Markets spent Wednesday trading on a headline that the White House then called a "complete fabrication." Iranian state television reported that Tehran had committed to restoring commercial shipping through the Strait of Hormuz to pre-war levels within a month of any interim deal. Then the White House denied the report, the US military conducted defensive strikes around the strait, and we are back to point zero.
Records on Conflicting Signals
What's notable is that equities held their gains despite the headline being walked back. The S&P 500 closed at 7,520, another record. The read here is that markets are pricing in some eventual de-escalation rather than the specific terms Iranian media floated. As long as the negotiating channel stays open, the path of least resistance for indices remains up, even when individual headlines disappoint.
Tokyo Faces the Intervention Question Again
USD/JPY is back near 160, the level that triggered the Ministry of Finance into action a month ago. Bloomberg's analysis of Bank of Japan accounts now suggests Tokyo spent close to ¥10 trillion (around $63 billion) defending the yen between April 30 and the end of Golden Week. Official intervention data is due Friday, and the market will be watching for two things: confirmation of the scale, and any verbal warning from Japanese officials about a second round. The fact that the yen is already retesting the same zone tells us how little durability the first intervention brought. Without a fundamental shift, either from a softer dollar or a more hawkish Bank of Japan, the same dynamic will keep repeating.

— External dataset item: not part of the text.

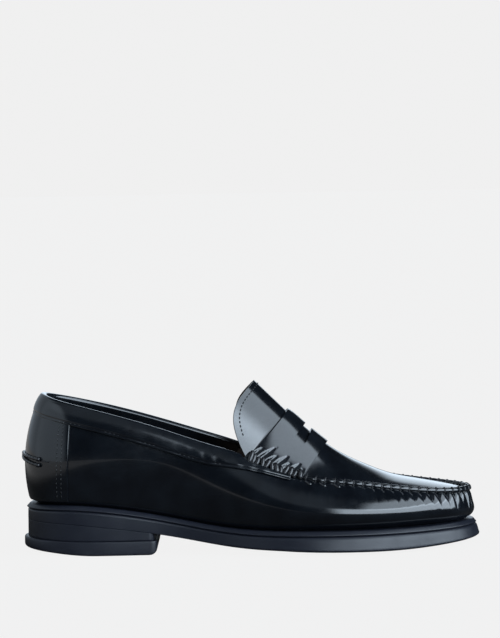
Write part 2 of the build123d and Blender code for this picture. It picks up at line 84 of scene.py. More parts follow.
# ---- Driving values, millimetres and shares of the way round or along ------------------------------------
Y_MID = 1.69                    # the sole's widest points are this far off centre
UPPER, OVERLAY, STRAP, LINING = 1.2, 1.0, 1.8, 0.8
GLUE = 0.08                     # clearance between glued layers
TOP_OF_OVERLAY = GLUE + OVERLAY
LINING_DEPTH = 2.34             # lining below the outer surface
BEND, TURN, MARGIN = 5.0, 8.0, 13.0         # feather edge radius, and the lasting margin under it
ROLL = 2.3                      # outer radius of the collar's fold
COLLAR_WIDTH, COLLAR_INSIDE = 14.5, 9.0
COLLAR_END = 0.288
HEEL_COVER_END = 0.085
THROAT = 0.25                   # where the apron starts on the top edge
PLUG_TIP = 0.985                # the apron's tip is filled out from here
MIDSOLE = 3.4
APRON_INSET = 1.5
SEAM_ROLL = 1.85                # radius of the ridge along the apron seam
SEAM_PITCH = 6.0
STITCH_RADIUS = 0.58
STRAP_END = 0.195               # front edge of the strap, as a share from throat to toe
STRIP_MEET = 0.0875             # the strap's two strips join here, beyond the slot
BREAST, HEEL_CORNER = 89.5, 6.0
TOP_PIECE = 9.0
HEEL_LEDGE_RISE = 1.8           # the joint of heel stack and top piece climbs towards the back by up to this
HEEL_BACK_LIFT = 4.6            # and the top piece's underside leaves the ground there by up to this
SOCK_THICK = 1.05
WHIP_STITCHES = 12
COLLAR_PITCH, FINE_PITCH = 2.9, 2.7         # machine stitches along the collar, and on tongue and heel cover

# Round the shoe from the back: feather edge x, y; top edge x, y, z; sideways bulge between them.
STATIONS = np.array([
    (4.3, 0.0, 12.8, 0.0, 101.0, 5.4), (11.0, -19.0, 17.5, -14.0, 99.3, 4.6),
    (30.0, -29.6, 33.0, -24.0, 95.2, 3.8), (60.0, -31.6, 60.0, -29.0, 88.2, 3.6),
    (91.0, -31.0, 90.0, -31.0, 79.2, 3.4), (121.0, -34.6, 118.0, -32.2, 69.8, 3.8),
    (150.0, -42.6, 145.0, -33.2, 61.3, 5.4), (178.0, -48.2, 175.0, -34.0, 49.8, 7.4),
    (207.0, -48.0, 205.0, -34.0, 44.8, 8.2), (236.0, -41.5, 234.0, -31.0, 40.9, 7.4),
    (262.0, -29.6, 260.0, -24.6, 37.6, 5.0), (281.5, -16.0, 279.5, -14.6, 36.1, 2.6),
    (291.3, 3.4, 288.7, 3.4, 35.7, 1.4), (284.5, 21.4, 282.0, 18.8, 36.0, 2.4),
    (267.5, 35.4, 264.5, 29.0, 37.3, 4.6), (244.0, 43.2, 241.0, 33.2, 40.1, 6.6),
    (215.0, 45.6, 212.0, 35.0, 44.0, 7.6), (184.0, 41.6, 180.0, 34.4, 48.6, 7.0),
    (153.0, 33.4, 146.5, 33.2, 61.3, 5.4), (122.0, 28.6, 119.0, 32.0, 70.6, 4.2),
    (91.0, 28.4, 90.0, 30.6, 79.8, 3.6), (60.0, 30.6, 60.0, 28.8, 88.6, 3.6),
    (30.0, 29.2, 33.0, 24.0, 95.4, 3.8), (11.0, 19.0, 17.5, 14.0, 99.3, 4.6),
])
# Edge of the sole in plan.
OUTLINE = [
    (0.0, 0.0), (7.4, -20.5), (28.0, -32.6), (60.0, -34.8), (92.0, -34.0), (122.0, -38.0), (151.0, -46.6),
    (180.0, -52.2), (209.0, -51.8), (239.0, -45.0), (266.0, -32.4), (286.2, -17.2), (296.0, 3.5),
    (288.8, 23.6), (271.0, 38.6), (246.5, 46.6), (216.0, 49.4), (185.0, 45.2), (153.5, 36.8), (122.5, 31.8),
    (91.5, 31.6), (60.0, 33.8), (28.0, 32.3), (7.4, 20.5),
]
# Heights along the shoe: the seat under the upper, and the underside of the outsole.
SEAT_Z = [(-20, 31.2), (5, 32.0), (30, 32.4), (60, 30.0), (95, 24.0), (130, 17.8), (160, 15.9), (190, 15.7),
          (224, 15.6), (258, 15.6), (320, 16.9)]
SOLE_Z = [(-20, 21.6), (5, 21.4), (30, 20.4), (60, 17.2), (90, 12.9), (115, 8.5), (138, 4.8), (160, 2.1),
          (185, 0.5), (211, 0.03), (237, 0.35), (262, 1.8), (320, 8.6)]
SOLE_CROWN = 2.3
# Crest of tongue and apron: how far it leads the seam, and how high it stands over it, along x.
CREST = [(130, 27.6, 29.4), (145, 25.5, 27.0), (162, 20.6, 23.2), (180, 14.8, 19.2), (195, 8.6, 15.8),
         (207, 4.8, 12.4), (220, 2.6, 8.9), (236, 1.4, 5.3), (252, 0.8, 4.0), (266, 0.4, 2.9),
         (278, 0.1, 1.5), (288, 0.0, 0.0)]
ARCH_POWER = 2.2
TONGUE_RISE = np.array([-20.4, 0.0, 20.2])
SLOT_REAR, SLOT_SIDE = 0.082, 0.73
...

Oil Is the Sentiment Barometer
Oil is doing the job equities are not: it's pricing every headline in real time. The 5%-plus drop on Wednesday and the partial bounce since reflect a market that genuinely doesn't know which way the next signal cuts. Until the strait is actually open and tanker traffic is moving at pre-conflict rates, every Iran-related headline will move WTI and Brent before it moves anything else.
Eyes on Friday
The bigger catalyst sits on Friday with Core PCE, the Federal Reserve's preferred inflation gauge and the first major data print under new Chair Kevin Warsh, who was sworn in on May 22. With energy prices still elevated and the oil-driven inflation impulse keeping rate-cut expectations capped, any upside surprise would compound the dollar bid that is already pressuring the yen. A downside print would do the opposite, easing pressure on JPY crosses and giving equities room to extend. Either way, by Monday this week's tape will look very different.